United States Court of Appeals, Ninth Circuit
Sep 18, 2023
No. 22-15979 (9th Cir. Sep. 18, 2023)

Opinion

22-15979

09-18-2023

LENA EVANS; RONI SHEMTOV; SHBADAN AKYLBEKOV, Plaintiffs-Appellants, v. PAYPAL, INC., Defendant-Appellee.


NOT FOR PUBLICATION

Submitted September 14, 2023 [**] San Francisco, California

Appeal from the United States District Court No. 5:22-cv-00248-BLF for the Northern District of California Beth Labson Freeman, District Judge, Presiding

Before: S.R. THOMAS, FORREST, and MENDOZA, Circuit Judges.

MEMORANDUM [*]

Appellants (collectively "Evans") appeal the district court's order compelling arbitration and dismissing the case. We have jurisdiction under 28 U.S.C. § 1291, Johnmohammadi v. Bloomingdale's, Inc., 755 F.3d 1072, 1074 (9th Cir. 2014), and we affirm.

1. The district court did not err in limiting the length of Evans's opposition to the motion to compel arbitration. First, Evans failed to contest the district court's order striking the original opposition; thus, the argument is waived. See G &G Prods. LLC v. Rusic, 902 F.3d 940, 950 (9th Cir. 2018) ("A party's unexplained failure to raise an argument that was indisputably available below is perhaps the least 'exceptional' circumstance warranting our exercise of . . . discretion."). Even if we consider Evans's argument, it still fails. Evans could have sought leave of court to exceed the 10-page limit but did not. See Standing Order re Civil Cases § IV.A.4. Moreover, a district court has significant discretion in managing its docket and may issue standing orders concerning motion practice. See Christian v. Mattel, Inc., 286 F.3d 1118, 1129 (9th Cir. 2002).

2. The district court correctly granted the motion to compel arbitration. First, the district court properly held that the arbitration agreement covers the dispute. Evans's argument that PayPal failed to sufficiently demonstrate that the plaintiffs entered into the User Agreement is meritless. PayPal produced a PayPal employee's declaration describing the process by which each plaintiff signed up for his or her PayPal account (including a screenshot of a checkbox assenting to the User Agreement that must be selected, as well as a button stating "agree and create account"). Under both California and Delaware law, mutual assent manifests when an internet user accepts this type of "clickwrap" agreement. See Nguyen v. Barnes &Noble Inc., 763 F.3d 1171, 1175-76 (9th Cir. 2014); Doe v. Massage Envy Franchising, LLC, No. CV S20C-05-005RFS, 2020 WL 7624620, at *2 (Del. Super. Ct. Dec. 21, 2020) ("Clickwrap agreements are routinely recognized by courts and are enforceable under Delaware law."). Based on the undisputed PayPal employee declaration, the district court did not err in holding that the agreement to arbitrate covers the dispute.

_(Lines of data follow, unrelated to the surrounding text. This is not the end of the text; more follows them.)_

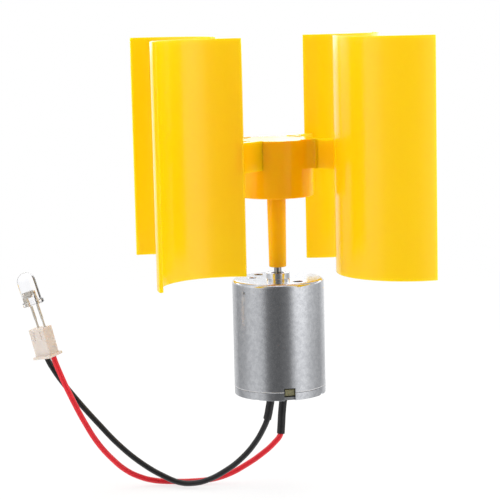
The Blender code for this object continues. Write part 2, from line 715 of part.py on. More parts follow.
def build_blade(blade, parent):
    """A vane and its arm in one piece. The arm's root stands in a slot of the hub."""
    name = f"blade_{blade + 1}"
    mesh = arc_sheet_mesh(
        name, VANE_RADIUS, VANE_START, VANE_END, VANE_BOTTOM, VANE_TOP, VANE_STEPS, VANE_CENTRE,
    )
    vane = add_part(name, mesh, "yellow", parent)
    vane.rotation_euler.z = math.radians(blade_azimuth(blade))
    thicken(vane, VANE_THICKNESS)
    half = ARM_THICKNESS / 2
    long_side, short_side = ARM_REACHES
    corners = [
        Vector((-ARM_INWARD, -half)), Vector((long_side, -half)),
        Vector((short_side, half)), Vector((-ARM_INWARD, half)),
    ]
    arm = outline_mesh(f"{name}_arm", [corners], ARM_BOTTOM, ARM_TOP)
    arm.transform(arm_place(blade))
    combine(vane, "UNION", add_cutter(arm.name, arm, parent))


# ---------------------------------------------------------------- leads
def route_points(route_mm):
    return [Vector(point) * MM for point in route_mm]


def build_sleeve(lead, parent):
    """Shrink tubing over the soldered joint, open at both ends."""
    name = f"sleeve_{lead}"
    route = smooth_route(route_points(SLEEVE_ROUTES_MM[lead]), SLEEVE_SPACING)
    middle = SLEEVE_RADIUS - SLEEVE_WALL / 2
    mesh = curve_mesh(name, tube_curve(name, route, middle, capped=False))
    thicken(add_part(name, mesh, "black_sleeve", parent), SLEEVE_WALL)


def build_lead(lead, parent):
    name = f"lead_{lead}"
    route = smooth_route(route_points(LEAD_ROUTES_MM[lead]), LEAD_SPACING)
    mesh = curve_mesh(name, tube_curve(name, route, LEAD_RADIUS))
    add_part(name, mesh, f"{lead}_insulation", parent)


# ---------------------------------------------------------------- connector and LED
def contact_places():
    """The row's two places: red on the anode's side, black on the cathode's."""
    return {"red": PITCH / 2, "black": -PITCH / 2}


def centred_box(name, size, bottom, centre=(0, 0)):
    low = (centre[0] - size[0] / 2, centre[1] - size[1] / 2, bottom)
    high = (centre[0] + size[0] / 2, centre[1] + size[1] / 2, bottom + size[2])
    return box_mesh(name, low, high)


def build_housing(parent):
    name = "connector_housing"
    body = centred_box(name, HOUSING_SIZE, 0, HOUSING_MIDDLE)
    housing = add_part(name, body, "cream_nylon", parent)
    flange = centred_box("housing_flange", FLANGE_SIZE, 0, HOUSING_MIDDLE)
    combine(housing, "UNION", add_cutter(flange.name, flange, parent))
    front = HOUSING_MIDDLE[1] - HOUSING_SIZE[1] / 2
    width, depth, height = KEYWAY_SIZE
    for lead, place in contact_places().items():
        size = (CAVITY_WIDTH, CAVITY_WIDTH, HOUSING_SIZE[2] + 2 * CUT)
        cavity = centred_box(f"{lead}_cavity", size, -CUT, (place, 0))
        combine(housing, "DIFFERENCE", add_cutter(cavity.name, cavity, parent))
        size = (width, depth + CUT, height)
        middle = (place, front + (depth - CUT) / 2)
        keyway = centred_box(f"{lead}_keyway", size, KEYWAY_BOTTOM, middle)
        combine(housing, "DIFFERENCE", add_cutter(keyway.name, keyway, parent))


def build_contact(lead, parent):
    """A spring contact: a square tube that grips the LED's lead."""
    name = f"contact_{lead}"
    bottom, top = CONTACT_SPAN
    place = (contact_places()[lead], 0)
    size = (CONTACT_WIDTH, CONTACT_WIDTH, top - bottom)
    contact = add_part(name, centred_box(name, size, bottom, place), "tinned_steel", parent)
    bore = CONTACT_WIDTH - 2 * CONTACT_WALL
    cut = centred_box(f"{name}_bore", (bore, bore, top - bottom + 2 * CUT), bottom - CUT, place)
    combine(contact, "DIFFERENCE", add_cutter(cut.name, cut, parent))


def build_led_lens(parent):
    base, top = LED_BASE, LED_BASE + LED_HEIGHT
    dome_centre = top - LED_RADIUS
    dome = [
        (LED_RADIUS * math.sin(angle), dome_centre + LED_RADIUS * math.cos(angle))
        for angle in (math.radians(15 * step) for step in range(7))
    ]
    flange_top = base + LED_FLANGE_HEIGHT
    points = [
        *dome, (LED_RADIUS, flange_top), (LED_FLANGE_RADIUS, flange_top),
        (LED_FLANGE_RADIUS, base), (0, base),
    ]
    points[0] = (0, top)
    lens = add_turned("led_lens", points, "clear_epoxy", parent, SMALL_STEPS)
    hollow = rod_mesh("lens_hollow", LED_HOLLOW_RADIUS, base - CUT, base + LED_HOLLOW_HEIGHT)
    combine(lens, "DIFFERENCE", add_cutter(hollow.name, hollow, parent))
    reach = LED_FLANGE_RADIUS + CUT
    flat = box_mesh("lens_flat", (-reach, -reach, base - CUT), (-LED_FLAT, reach, flange_top + CUT))
    combine(lens, "DIFFERENCE", add_cutter(flat.name, flat, parent))


def build_led_lead(name, side, parent):
    """A square lead with a wider stop under the lens, plus its post inside the lens."""
    place = (side * PITCH / 2, 0)
    size = (LED_LEAD_WIDTH, LED_LEAD_WIDTH, POST_TOP - LED_LEAD_BOTTOM)
    lead = add_part(name, centred_box(name, size, LED_LEAD_BOTTOM, place), "tinned_steel", parent)
    size = (LED_STOP_WIDTH, LED_LEAD_WIDTH + 0.02 * MM, LED_STOP_TOP - LED_STOP_BOTTOM)
    stop = centred_box(f"{name}_stop", size, LED_STOP_BOTTOM, place)
    combine(lead, "UNION", add_cutter(stop.name, stop, parent))
    return lead


def build_led(parent):
    """The lens, its two leads, and the chip in a cup on the cathode's anvil."""
    build_led_lens(parent)
    build_led_lead("led_anode", 1, parent)
    cathode = build_led_lead("led_cathode", -1, parent)
    half = LED_LEAD_WIDTH / 2 - 0.01 * MM
    low = (-PITCH / 2, -half, CUP_TOP - 1.7 * MM)
    anvil = box_mesh("cathode_anvil", low, (0.1 * MM, half, CUP_TOP - 0.7 * MM))
    combine(cathode, "UNION", add_cutter(anvil.name, anvil, parent))
    centre = (CUP_PLACE, 0)
    cup = rod_mesh("cathode_cup", CUP_RADIUS, CUP_BOTTOM, CUP_TOP, centre)
    combine(cathode, "UNION", add_cutter(cup.name, cup, parent))
    bowl = rod_mesh("cathode_bowl", CUP_RADIUS - CUP_WALL, CUP_FLOOR, CUP_TOP + CUT, centre)
    combine(cathode, "DIFFERENCE", add_cutter(bowl.name, bowl, parent))
    chip = centred_box("led_chip", CHIP_SIZE, CUP_FLOOR + GAP, centre)
    add_part("led_chip", chip, "chip", parent)


# ---------------------------------------------------------------- assembly
def leaning_frame(name, place, lean):
    frame = new_empty(name, place)
    frame.rotation_mode = "ZYX"
    frame.rotation_euler = (0, -math.radians(lean), -math.radians(PLUG_TURN))
    return frame


def build():
    stator = new_empty("motor_frame")
    rotor = new_empty("rotor_axis")
    plug = leaning_frame("plug_frame", PLUG_PLACE, PLUG_LEAN)
    led = leaning_frame("led_frame", LED_PLACE, LED_LEAN)
    bpy.context.view_layer.update()

    build_can(stator)
    build_end_plate(stator)
    build_brush_holder(stator)
    build_bearings(stator)
    build_magnets(stator)
    build_shaft(rotor)
    build_core(rotor)
    build_windings(rotor)
    build_commutator(rotor)
    build_hub(rotor)
    for blade in range(BLADES):
        build_blade(blade, rotor)
    build_housing(plug)
    for lead in LEADS:
        build_brush(lead, stator)
        build_sleeve(lead, stator)
        build_lead(lead, stator)
        build_contact(lead, plug)
    build_led(led)


build()
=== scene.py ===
"""The looks of a small vertical axis turbine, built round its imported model.

A yellow four-vane rotor stands on the shaft of a small DC motor, whose two leads end in a
connector with an LED plugged into it. Lengths are in metres, the origin is the middle of the
motor's rear face, and +Z is the rotor's axis.
"""
import logging
import math
from collections.abc import Mapping, Sequence
from dataclasses import dataclass, replace
from enum import Enum
from functools import cache

import bmesh
import bpy
from mathutils import Matrix, Vector

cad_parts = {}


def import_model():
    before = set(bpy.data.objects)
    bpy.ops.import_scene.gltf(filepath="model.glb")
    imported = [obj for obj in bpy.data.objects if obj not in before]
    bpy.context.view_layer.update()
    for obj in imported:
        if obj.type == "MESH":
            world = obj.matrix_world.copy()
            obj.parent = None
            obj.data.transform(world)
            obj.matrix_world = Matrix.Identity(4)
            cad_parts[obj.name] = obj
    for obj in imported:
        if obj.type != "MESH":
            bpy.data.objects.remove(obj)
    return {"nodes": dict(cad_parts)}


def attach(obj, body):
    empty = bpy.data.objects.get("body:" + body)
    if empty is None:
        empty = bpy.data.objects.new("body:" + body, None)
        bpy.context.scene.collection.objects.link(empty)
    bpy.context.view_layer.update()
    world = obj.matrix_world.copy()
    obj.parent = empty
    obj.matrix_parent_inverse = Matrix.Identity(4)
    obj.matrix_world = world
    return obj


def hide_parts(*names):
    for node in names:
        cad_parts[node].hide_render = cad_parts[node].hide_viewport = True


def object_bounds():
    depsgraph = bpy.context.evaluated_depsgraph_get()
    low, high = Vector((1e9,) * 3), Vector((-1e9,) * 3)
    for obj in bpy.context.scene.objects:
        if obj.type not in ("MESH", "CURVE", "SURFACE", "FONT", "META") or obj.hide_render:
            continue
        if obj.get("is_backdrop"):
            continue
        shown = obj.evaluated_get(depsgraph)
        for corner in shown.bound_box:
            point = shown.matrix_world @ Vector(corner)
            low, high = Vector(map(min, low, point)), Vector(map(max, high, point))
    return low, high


MM = 0.001
SMOOTH_ANGLE = math.radians(38)
LOG = logging.getLogger("turbine")

Point = tuple[float, float, float]
Pair = tuple[float, float]
Angles = tuple[float, ...]
Piece = bpy.types.Object
Socket = bpy.types.NodeSocket


def tint(colour: Point) -> Point:
    """Turns a colour on a scale of 0 to 255 into the linear one that shaders take."""
    shares = (level / 255 for level in colour)
    return tuple(s / 12.92 if s <= 0.04045 else ((s + 0.055) / 1.055) ** 2.4 for s in shares)


def turned(degrees: float, axis: str = "Z") -> Matrix:
    """A turn about an axis, usually the rotor's."""
    return Matrix.Rotation(math.radians(degrees), 4, axis)


def polar(radius: float, degrees: float) -> Vector:
    """A point at a radius and an azimuth."""
    angle = math.radians(degrees)
    return Vector((radius * math.cos(angle), radius * math.sin(angle), 0))


def shown(name: str, data: bpy.types.ID) -> Piece:
    """A new object in the scene, at the origin."""
    made = bpy.data.objects.new(name, data)
    bpy.context.scene.collection.objects.link(made)
    return made


# ---- shaders
class Number:
    """A number on a socket. An expression on it adds its Math nodes to the tree."""

    def __init__(self, nodes: "Nodes", socket: Socket) -> None:
        """Wraps a socket of a tree."""
        self.nodes = nodes
        self.socket = socket

    def __add__(self, other: "Number | float") -> "Number":
        """The sum."""
        return self.nodes.maths("ADD", self, other)

    def __sub__(self, other: "Number | float") -> "Number":
        """The difference."""
        return self.nodes.maths("SUBTRACT", self, other)

    def __rsub__(self, other: float) -> "Number":
        """The difference, from a plain number."""
        return self.nodes.maths("SUBTRACT", other, self)

    def __mul__(self, other: "Number | float") -> "Number":
        """The product."""
        return self.nodes.maths("MULTIPLY", self, other)

    def __pow__(self, other: float) -> "Number":
        """The power."""
        return self.nodes.maths("POWER", self, other)

    __radd__ = __add__
    __rmul__ = __mul__


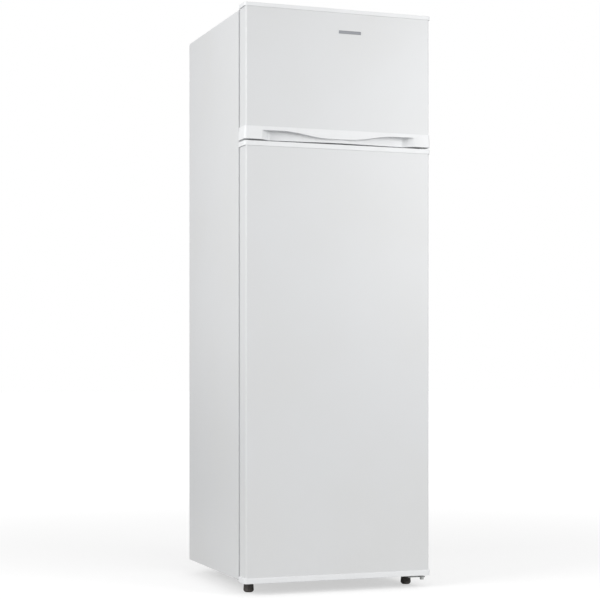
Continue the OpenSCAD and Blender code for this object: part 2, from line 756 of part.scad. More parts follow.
module ice_tray() color(clear_blue)
    translate([-freezer_half + 70, cab_y + 100, freezer_shelf_z - 3 + 2 * wire_shelf_r + 1.9]) {
        cell = [(tray_size[0] - tray_wall) / tray_cells[0], (tray_size[1] - tray_wall) / tray_cells[1]];
        difference() {
            cube(tray_size);
            translate([tray_wall, tray_wall, cell_depth])
                cube([tray_size[0] - 2 * tray_wall, tray_size[1] - 2 * tray_wall, tray_size[2]]);
            for (i = [0 : tray_cells[0] - 1], j = [0 : tray_cells[1] - 1])
                translate([tray_wall + i * cell[0], tray_wall + j * cell[1], tray_wall])
                    cube([cell[0] - tray_wall, cell[1] - tray_wall, tray_size[2]]);
        }
    }

function shelf_half() = fridge_half - shelf_play;

module shelf_glass(z) block([-shelf_half(), shelf_half()], [shelf_y0 + 3, shelf_y1 - 3],
    [z - glass_t, z]);

module glass_shelves() color(clear_blue) for (z = shelf_zs) shelf_glass(z);

module crisper_cover() color(clear_blue) shelf_glass(cover_z);

// Front and rear mouldings, slotted over the edges of the glass
module shelf_trims() color(cap_white) for (z = concat(shelf_zs, [cover_z])) difference() {
    union() {
        block([-shelf_half(), shelf_half()], [shelf_y0, shelf_y0 + 12], [z - glass_t - 3, z + 2]);
        block([-shelf_half(), shelf_half()], [shelf_y0, shelf_y0 + 3], [z - glass_t - 8, z + 2]);
        block([-shelf_half() + 12, shelf_half() - 12], [shelf_y1 - 10, shelf_y1],
            [z - glass_t - 3, z + 8]);
    }
    shelf_glass(z);
    for (s = [-1, 1]) scale_x(s) block([fridge_half - ledge_w - 1, fridge_half],
        [shelf_y0 + 11, shelf_y1 + 1], [z - glass_t - 20, z - glass_t]);
}

drawer_half = fridge_half - drawer_gap;
drawer_z = fridge_z0 + drawer_play;
drawer_top = cover_z - glass_t - ledge_t - 4;
drawer_y0 = shelf_y0 + 4;
drawer_lip = 6;
lip_setback = 34;

function drawer_profile(e) = [
    [drawer_y0 + e, drawer_z + e], [step_y - drawer_play - e, drawer_z + e],
    [step_y - drawer_play - e, step_z + drawer_play - 1 + e],
    [fridge_back_y - drawer_play - 4 - e, step_z + drawer_play - 1 + e],
    [fridge_back_y - drawer_play - 4 - e, drawer_top + (e > 0 ? 1 : 0)],
    [drawer_y0 + e, drawer_top + (e > 0 ? 1 : 0)]];

// Crisper drawer, stepped at the back to clear the compressor space
module crisper_drawer() color(clear_blue) difference() {
    union() {
        along_x([-drawer_half, drawer_half]) polygon(drawer_profile(0));
        block([-drawer_half, drawer_half], [drawer_y0 - 4, drawer_y0], [drawer_z, drawer_top]);
        // Lips that run on the rails; they stop short of the front to pass the door's gasket
        block([-drawer_half - drawer_lip, drawer_half + drawer_lip],
            [drawer_y0 + lip_setback, fridge_back_y - drawer_play - 4],
            [drawer_top - drawer_t, drawer_top]);
        block([-90, 90], [drawer_y0 - 10, drawer_y0], [drawer_top - 30, drawer_top - 26]);
    }
    along_x([-drawer_half + drawer_t, drawer_half - drawer_t]) polygon(drawer_profile(drawer_t));
}

// ---- Hinges and fasteners ----

top_hinge_screws = [[hinge_x - 6, cab_y + 22], [hinge_x - 6, cab_y + 48], [hinge_x - 34, cab_y + 34]];
middle_screw_xs = [hinge_x - 36, hinge_x - pin_r - 14];
top_plate_z = door_top + 1;

// Plate on the cabinet top that steps up over the door and carries the top pin
module top_hinge() color(zinc) {
    difference() {
        union() {
            block([hinge_x - 44, hinge_x + 4], [cab_y + 10, cab_y + 60],
                [cab_top, cab_top + plate_t]);
            block([hinge_x - 12, hinge_x + 6], [cab_y + 2, cab_y + 10 + plate_t],
                [top_plate_z, top_plate_z + plate_t]);
            block([hinge_x - 12, hinge_x + 4], [cab_y + 10, cab_y + 10 + plate_t],
                [cab_top, top_plate_z + plate_t]);
            block([hinge_x - 9, hinge_x + 6], [hinge_y, cab_y + 4],
                [top_plate_z, top_plate_z + plate_t]);
            translate([hinge_x, hinge_y, top_plate_z]) cylinder(h = plate_t, r = 9);
        }
        for (p = top_hinge_screws) translate([p[0], p[1], cab_top - 1]) cylinder(h = 5, r = 2.1);
    }
    translate([hinge_x, hinge_y, top_plate_z - 14]) cylinder(h = 14 + plate_t, r = pin_r);
}

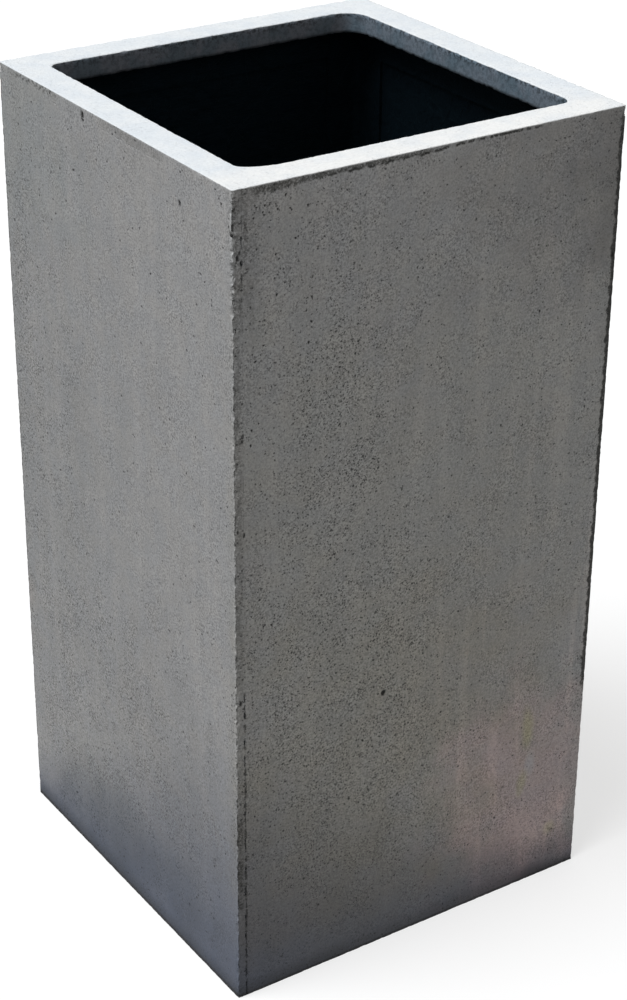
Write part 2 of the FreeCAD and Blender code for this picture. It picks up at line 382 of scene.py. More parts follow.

Second, the district court correctly held that the arbitration agreement was valid and enforceable. Under the User Agreement, Delaware law applies. Federal courts sitting in diversity look to the law of the forum state-here, California- when making choice-of-law determinations. Nguyen, 763 F.3d at 1175 (citing Hoffman v. Citibank (S.D.), N.A., 546 F.3d 1078, 1082 (9th Cir. 2008) (per curiam)). California "has no public policy against the enforcement of choice-of-law provisions," Washington Mutual Bank, FA v. Superior Court, 24 Cal.4th 906, 917 (2001), and, in fact, there is a "strong public policy in favor of arbitration," Pinnacle Museum Tower Assn. v. Pinnacle Mkt. Dev., LLC, 55 Cal.4th 233, 235 n.4 (2012). The district court correctly held that Delaware law applies.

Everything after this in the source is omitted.